Ripensare le scuole come luoghi di apprendimento adeguati all’epoca che si sta aprendo vuol dire ridisegnare gli spazi urbani e quindi fare della scuole i nuovi centri della comunità locale.

Di questo certamente c’è bisogno in tutto il Paese, ma non in tutto il Paese c’è lo stesso bisogno. Per questo è necessario ripartire dalle condizioni più arretrate, dalle aree interne marginali, così come dalle aree metropolitane del Sud, ripartire da quella parte d’Italia che visibilmente negli ultimi dieci anni è stata posta al margine prima dall’ondata di individualismo poi di populismo che ha segnato questi anni fatui.

Un grande piano di architettura scolastica vuol dire pensare ad una scuola, che non sia sempre appesa all’ultima ordinanza ministeriale, ma possa sviluppare una propria offerta didattica legata ai problemi veri dei territori in cui sono poste. Ci sono già molti esempi anche nel Mezzogiorno di scuole che sono riuscite ad affermarsi come riferimenti positivi del loro territorio, ma che richiedono continuità anche aldilà della volontà ed a volte dell’eroismo – sì, a volte dobbiamo parlare di eroismo- dei loro dirigenti e dei loro insegnanti.

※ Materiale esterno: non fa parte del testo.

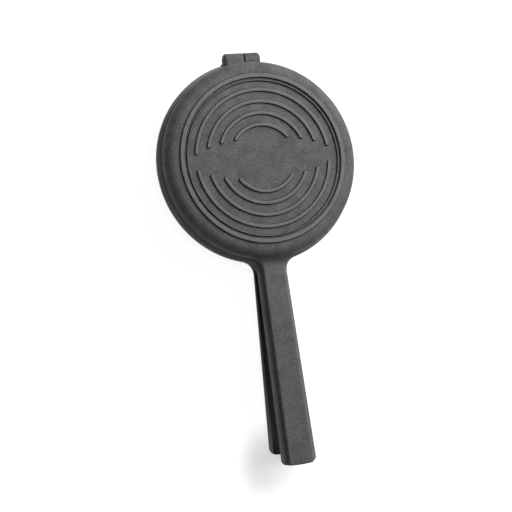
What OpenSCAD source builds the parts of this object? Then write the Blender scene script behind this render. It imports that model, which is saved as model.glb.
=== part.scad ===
// Two-part round pie iron: two shallow cast pans, face to face, joined by a
// pinned hinge at the back, each cast in one piece with its own long handle.
// Millimetres. +Z is up through the closed iron, which lies on the foot ring of
// its lower pan at z = 0. The handles run towards -Y, the hinge is at +Y.

/* [Pan] */
// Outer diameter of the flange where the two pans meet
rim_d = 160; // [140:1:200]
// Width of the flat ledge outside the pan wall
ledge_w = 2.6; // [1.8:0.1:5]
// Thickness of the flange
flange_t = 2.6; // [1.8:0.1:4]
// Depth of one pan, from the parting plane to its outer face
pan_depth = 19.5; // [17:0.5:30]
// Thickness of the side wall
wall_t = 3.5; // [2.5:0.1:5]
// Thickness of the floor
floor_t = 3.5; // [2.5:0.1:5]
// Rounding between the outer face and the side wall
shoulder_r = 8.5; // [6:0.5:10]
// Small fillet where the wall stands on the flange
foot_fillet_r = 0.8; // [0.5:0.1:1.6]
// Rounding of the flange's outer edge
flange_edge_r = 0.5; // [0.3:0.1:0.8]
// Space left between the two flanges when the iron is closed
closing_gap = 0.3; // [0.2:0.1:1]

/* [Face ribs] */
// From the wall's outer face to the middle of the foot ring
foot_ring_inset = 12.85; // [11.5:0.05:16]
// Width of the foot ring at its base
foot_ring_w = 4.2; // [3:0.1:5]
// Height of the foot ring, which the iron rests on
foot_ring_h = 1.6; // [1.5:0.1:3]
// From the middle of the foot ring to the middle of the thin ring inside it
thin_ring_step = 3.95; // [3.6:0.05:6]
// Width of the thin ring at its base
thin_ring_w = 1.9; // [1.7:0.1:2.4]
// From the middle of the thin ring to the middle of the outermost arc
arc_step = 7.3; // [5:0.1:9]
// Distance from each arc to the next one inwards
arc_pitch = 9.1; // [7:0.1:11]
// Arcs on each side of the plain band
arc_count = 4; // [2:1:4]
// Width of an arc at its base
arc_w = 3.6; // [2.8:0.1:5]
// Height of the arcs and the thin ring
rib_h = 1.4; // [0.8:0.1:1.5]
// How far each flank of a rib slopes in
rib_slope = 0.7; // [0.3:0.05:0.8]
// Height of the plain band across the middle of the face
band_h = 33.8; // [24:0.2:40]
// From the middle of the thin ring to the pointed end of the band
band_end = 2.3; // [1.5:0.1:6]

/* [Handles] */
// Length of the upper handle, from the rim to its end
handle_l = 155.6; // [110:0.1:240]
// How much shorter the lower handle is
lower_short = 6.1; // [0:0.1:15]
// Width over the handle's ledges beside the pan
handle_root_w = 23.6; // [20:0.1:30]
// Width over the handle's ledges at its end
handle_tip_w = 27.6; // [22:0.1:36]
// Width of the ledge left on each side of the raised grip, beside the pan
ledge_root_w = 2.7; // [2.4:0.1:5]
// Width of that ledge at the handle's end
ledge_tip_w = 3.7; // [2.4:0.1:6]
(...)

Un grande piano nazionale che riprogetti e realizzi una rete di scuole per i tempi innanzi a noi, che ne garantisca insegnanti preparati per una scuola aperta ed inclusiva, che non abbia paura del nostro futuro è il principale investimento che l’Italia deve fare oggi per il proprio Mezzogiorno, per garantire a tutto il Paese un percorso di crescita almeno pari a quello europeo.